> _WHAT IS ASKED_: Scan the data that follows and count the lines with the string "object"; answer with the count alone.

▽

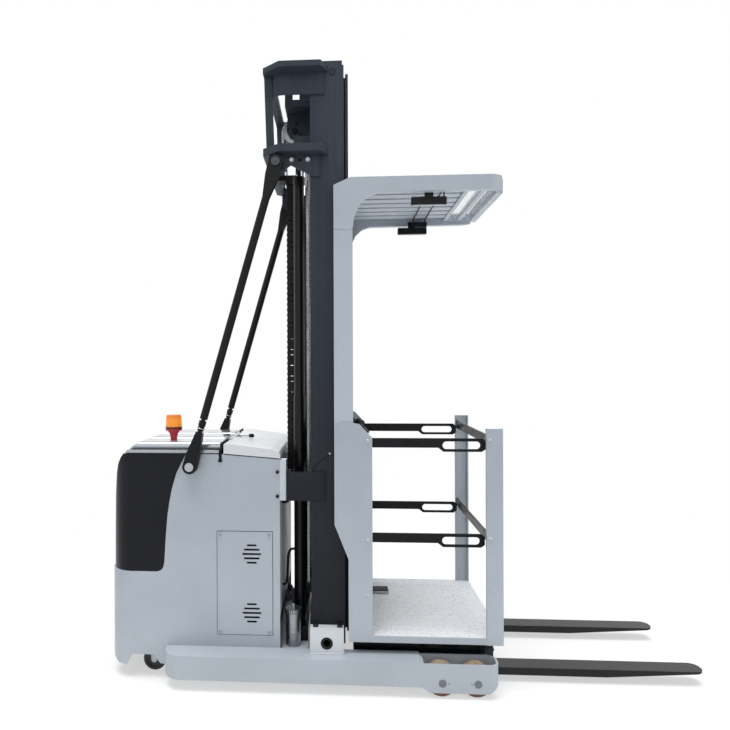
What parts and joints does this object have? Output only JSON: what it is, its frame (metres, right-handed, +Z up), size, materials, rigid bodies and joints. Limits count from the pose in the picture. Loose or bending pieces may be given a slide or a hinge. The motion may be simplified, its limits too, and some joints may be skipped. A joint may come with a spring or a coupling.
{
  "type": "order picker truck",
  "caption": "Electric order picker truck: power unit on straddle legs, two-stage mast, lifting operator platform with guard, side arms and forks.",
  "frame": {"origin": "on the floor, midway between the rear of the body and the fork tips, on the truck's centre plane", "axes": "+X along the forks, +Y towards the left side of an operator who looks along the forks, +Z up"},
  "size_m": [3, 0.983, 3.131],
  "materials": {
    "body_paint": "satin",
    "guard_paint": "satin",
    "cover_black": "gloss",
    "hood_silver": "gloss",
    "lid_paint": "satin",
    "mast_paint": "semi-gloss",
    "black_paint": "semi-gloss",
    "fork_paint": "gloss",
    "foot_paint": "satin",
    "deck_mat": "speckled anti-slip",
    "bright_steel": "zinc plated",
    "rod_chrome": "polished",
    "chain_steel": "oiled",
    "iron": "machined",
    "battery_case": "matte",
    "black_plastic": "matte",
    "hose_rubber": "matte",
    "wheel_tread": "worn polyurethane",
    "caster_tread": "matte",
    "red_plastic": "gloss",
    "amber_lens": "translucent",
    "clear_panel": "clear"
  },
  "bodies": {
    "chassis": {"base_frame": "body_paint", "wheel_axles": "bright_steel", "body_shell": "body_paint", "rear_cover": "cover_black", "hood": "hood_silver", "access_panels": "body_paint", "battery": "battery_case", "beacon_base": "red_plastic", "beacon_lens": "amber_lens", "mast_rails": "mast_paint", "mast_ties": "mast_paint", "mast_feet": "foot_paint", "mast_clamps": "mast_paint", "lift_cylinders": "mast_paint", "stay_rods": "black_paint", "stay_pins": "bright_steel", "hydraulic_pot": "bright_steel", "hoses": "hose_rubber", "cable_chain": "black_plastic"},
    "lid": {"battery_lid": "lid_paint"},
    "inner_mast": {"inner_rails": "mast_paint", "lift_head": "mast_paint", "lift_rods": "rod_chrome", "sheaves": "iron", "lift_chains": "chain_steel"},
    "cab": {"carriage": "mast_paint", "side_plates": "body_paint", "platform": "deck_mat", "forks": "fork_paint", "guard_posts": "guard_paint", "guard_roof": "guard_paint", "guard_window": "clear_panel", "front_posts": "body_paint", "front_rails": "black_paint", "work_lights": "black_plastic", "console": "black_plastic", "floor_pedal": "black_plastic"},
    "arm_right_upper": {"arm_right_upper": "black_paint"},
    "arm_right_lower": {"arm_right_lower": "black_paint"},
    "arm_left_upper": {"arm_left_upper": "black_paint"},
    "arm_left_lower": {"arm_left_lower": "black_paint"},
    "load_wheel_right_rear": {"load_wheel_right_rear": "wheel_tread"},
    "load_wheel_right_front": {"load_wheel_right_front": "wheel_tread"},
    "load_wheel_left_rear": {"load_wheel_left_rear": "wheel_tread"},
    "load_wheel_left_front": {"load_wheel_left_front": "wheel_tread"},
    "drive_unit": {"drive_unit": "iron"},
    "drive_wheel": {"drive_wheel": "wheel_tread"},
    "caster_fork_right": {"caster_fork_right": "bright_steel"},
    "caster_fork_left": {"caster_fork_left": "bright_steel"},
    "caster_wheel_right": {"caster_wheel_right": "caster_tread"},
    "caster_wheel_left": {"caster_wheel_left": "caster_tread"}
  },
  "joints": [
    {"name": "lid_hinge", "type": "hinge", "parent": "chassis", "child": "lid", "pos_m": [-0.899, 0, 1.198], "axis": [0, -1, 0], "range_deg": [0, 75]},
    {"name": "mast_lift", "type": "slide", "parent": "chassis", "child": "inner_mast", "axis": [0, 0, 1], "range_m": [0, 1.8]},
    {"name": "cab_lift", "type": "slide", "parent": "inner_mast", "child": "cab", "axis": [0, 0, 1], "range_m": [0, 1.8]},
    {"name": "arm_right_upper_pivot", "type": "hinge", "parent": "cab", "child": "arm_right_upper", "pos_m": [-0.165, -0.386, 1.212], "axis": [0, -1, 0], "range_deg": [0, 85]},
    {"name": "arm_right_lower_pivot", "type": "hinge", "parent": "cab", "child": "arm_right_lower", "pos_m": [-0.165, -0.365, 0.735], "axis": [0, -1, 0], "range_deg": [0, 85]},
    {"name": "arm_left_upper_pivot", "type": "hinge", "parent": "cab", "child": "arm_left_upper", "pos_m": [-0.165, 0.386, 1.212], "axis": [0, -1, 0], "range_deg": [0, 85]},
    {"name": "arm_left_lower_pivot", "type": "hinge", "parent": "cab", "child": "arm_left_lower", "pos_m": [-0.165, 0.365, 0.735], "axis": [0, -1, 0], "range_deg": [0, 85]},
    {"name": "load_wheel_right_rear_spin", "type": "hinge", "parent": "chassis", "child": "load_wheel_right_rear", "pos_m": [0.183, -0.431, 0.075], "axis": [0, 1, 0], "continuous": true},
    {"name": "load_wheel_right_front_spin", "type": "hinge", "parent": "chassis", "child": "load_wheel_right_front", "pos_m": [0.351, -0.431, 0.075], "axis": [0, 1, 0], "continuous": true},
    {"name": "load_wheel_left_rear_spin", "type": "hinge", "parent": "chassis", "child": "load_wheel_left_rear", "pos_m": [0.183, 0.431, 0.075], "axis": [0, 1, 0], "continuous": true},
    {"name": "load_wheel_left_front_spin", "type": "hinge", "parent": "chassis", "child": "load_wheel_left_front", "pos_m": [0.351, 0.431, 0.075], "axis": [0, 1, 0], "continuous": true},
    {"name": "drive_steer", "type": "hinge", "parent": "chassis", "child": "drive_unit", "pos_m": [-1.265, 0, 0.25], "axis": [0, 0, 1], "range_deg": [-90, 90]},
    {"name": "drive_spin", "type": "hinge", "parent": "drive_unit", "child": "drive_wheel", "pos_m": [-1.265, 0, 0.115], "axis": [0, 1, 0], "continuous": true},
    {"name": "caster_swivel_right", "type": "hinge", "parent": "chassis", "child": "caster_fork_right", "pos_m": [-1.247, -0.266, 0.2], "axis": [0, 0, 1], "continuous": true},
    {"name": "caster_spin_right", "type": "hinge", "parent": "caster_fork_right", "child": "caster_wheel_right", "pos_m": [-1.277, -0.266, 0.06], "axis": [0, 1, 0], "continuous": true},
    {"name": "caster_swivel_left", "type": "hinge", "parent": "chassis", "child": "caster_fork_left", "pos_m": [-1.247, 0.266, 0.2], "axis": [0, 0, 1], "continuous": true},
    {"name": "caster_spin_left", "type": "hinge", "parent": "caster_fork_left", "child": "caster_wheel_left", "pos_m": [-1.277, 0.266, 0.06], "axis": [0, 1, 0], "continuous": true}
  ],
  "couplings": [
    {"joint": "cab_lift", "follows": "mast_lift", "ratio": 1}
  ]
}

△
▽

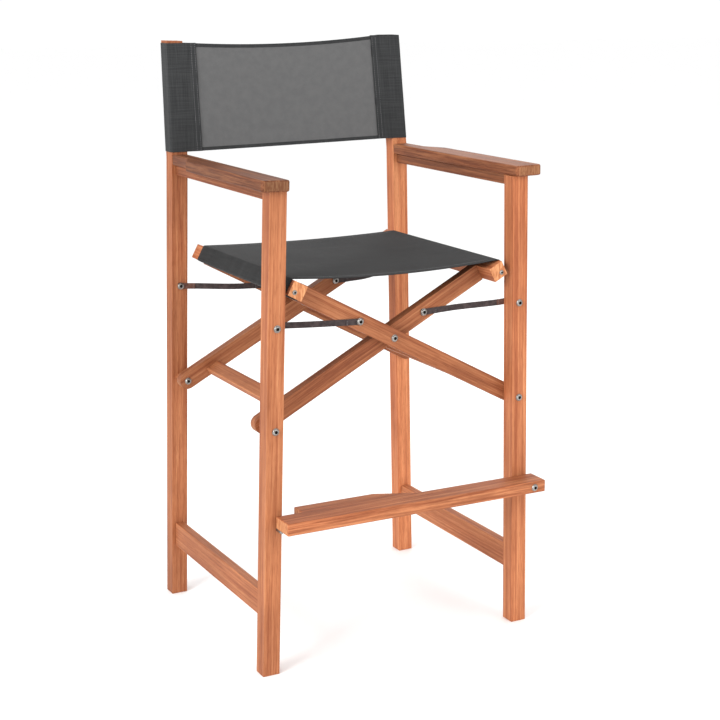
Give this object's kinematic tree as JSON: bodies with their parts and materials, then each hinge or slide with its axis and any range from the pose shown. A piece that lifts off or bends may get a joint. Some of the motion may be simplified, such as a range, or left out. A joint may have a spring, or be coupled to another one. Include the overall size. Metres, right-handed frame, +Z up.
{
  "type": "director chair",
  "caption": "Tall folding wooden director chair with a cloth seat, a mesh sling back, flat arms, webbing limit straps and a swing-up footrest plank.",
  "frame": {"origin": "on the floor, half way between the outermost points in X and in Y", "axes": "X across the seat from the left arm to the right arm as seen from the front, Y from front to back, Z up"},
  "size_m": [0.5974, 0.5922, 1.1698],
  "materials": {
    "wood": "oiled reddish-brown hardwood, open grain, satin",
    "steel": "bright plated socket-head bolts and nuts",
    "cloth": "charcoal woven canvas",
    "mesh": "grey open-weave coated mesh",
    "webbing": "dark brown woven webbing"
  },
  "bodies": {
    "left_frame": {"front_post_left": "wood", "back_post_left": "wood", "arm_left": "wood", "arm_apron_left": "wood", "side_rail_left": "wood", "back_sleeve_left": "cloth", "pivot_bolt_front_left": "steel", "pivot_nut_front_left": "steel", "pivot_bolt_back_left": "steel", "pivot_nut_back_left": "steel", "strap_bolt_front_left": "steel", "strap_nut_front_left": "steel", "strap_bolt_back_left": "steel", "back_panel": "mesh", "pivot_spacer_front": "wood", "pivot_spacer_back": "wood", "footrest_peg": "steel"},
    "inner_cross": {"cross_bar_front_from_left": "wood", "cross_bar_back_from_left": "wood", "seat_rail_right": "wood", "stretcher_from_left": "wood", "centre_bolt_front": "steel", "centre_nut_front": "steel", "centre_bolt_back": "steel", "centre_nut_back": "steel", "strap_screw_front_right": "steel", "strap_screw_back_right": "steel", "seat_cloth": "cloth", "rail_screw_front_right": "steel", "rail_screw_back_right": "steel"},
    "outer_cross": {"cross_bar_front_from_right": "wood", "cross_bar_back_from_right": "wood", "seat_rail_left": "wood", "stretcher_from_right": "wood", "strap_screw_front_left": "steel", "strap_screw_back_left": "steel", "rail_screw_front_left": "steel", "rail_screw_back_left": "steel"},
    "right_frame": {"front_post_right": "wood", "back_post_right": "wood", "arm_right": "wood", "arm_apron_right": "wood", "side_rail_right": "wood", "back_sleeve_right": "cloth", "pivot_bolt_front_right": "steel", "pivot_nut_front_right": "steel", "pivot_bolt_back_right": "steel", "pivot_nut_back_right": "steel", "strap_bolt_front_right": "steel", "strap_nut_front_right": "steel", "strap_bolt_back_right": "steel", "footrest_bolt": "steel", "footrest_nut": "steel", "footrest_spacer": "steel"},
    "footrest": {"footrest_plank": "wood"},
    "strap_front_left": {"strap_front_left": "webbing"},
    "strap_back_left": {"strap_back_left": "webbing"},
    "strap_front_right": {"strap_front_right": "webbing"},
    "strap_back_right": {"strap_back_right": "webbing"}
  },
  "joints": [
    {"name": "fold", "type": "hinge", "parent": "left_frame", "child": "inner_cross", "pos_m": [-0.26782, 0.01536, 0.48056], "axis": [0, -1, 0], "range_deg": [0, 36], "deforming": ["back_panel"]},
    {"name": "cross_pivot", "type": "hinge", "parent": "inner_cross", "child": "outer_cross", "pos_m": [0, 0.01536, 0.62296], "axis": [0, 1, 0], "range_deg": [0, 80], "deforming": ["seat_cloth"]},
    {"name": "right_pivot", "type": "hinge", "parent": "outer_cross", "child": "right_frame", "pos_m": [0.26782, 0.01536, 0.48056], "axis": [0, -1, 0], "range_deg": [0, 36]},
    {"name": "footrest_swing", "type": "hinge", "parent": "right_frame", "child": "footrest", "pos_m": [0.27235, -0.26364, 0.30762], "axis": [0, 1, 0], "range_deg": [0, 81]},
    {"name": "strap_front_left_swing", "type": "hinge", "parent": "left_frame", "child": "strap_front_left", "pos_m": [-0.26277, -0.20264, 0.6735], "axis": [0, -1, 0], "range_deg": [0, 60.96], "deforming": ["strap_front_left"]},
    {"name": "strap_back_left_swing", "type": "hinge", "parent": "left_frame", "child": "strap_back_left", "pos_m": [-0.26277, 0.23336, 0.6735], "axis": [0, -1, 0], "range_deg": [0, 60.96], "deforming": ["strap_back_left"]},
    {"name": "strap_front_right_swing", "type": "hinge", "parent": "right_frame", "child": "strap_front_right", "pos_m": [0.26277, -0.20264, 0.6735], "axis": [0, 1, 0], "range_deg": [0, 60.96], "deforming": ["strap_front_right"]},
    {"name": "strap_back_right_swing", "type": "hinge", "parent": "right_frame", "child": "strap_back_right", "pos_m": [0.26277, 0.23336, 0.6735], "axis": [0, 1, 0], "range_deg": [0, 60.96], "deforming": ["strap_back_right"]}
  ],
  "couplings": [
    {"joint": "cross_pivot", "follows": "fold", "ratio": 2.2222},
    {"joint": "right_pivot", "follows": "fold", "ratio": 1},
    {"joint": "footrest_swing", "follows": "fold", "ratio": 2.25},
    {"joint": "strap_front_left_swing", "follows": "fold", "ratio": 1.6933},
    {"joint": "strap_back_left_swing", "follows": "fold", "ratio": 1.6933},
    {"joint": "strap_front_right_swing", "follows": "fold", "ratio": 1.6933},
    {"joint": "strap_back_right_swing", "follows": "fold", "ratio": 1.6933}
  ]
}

△

> _PROBLEM SOLUTION_: 2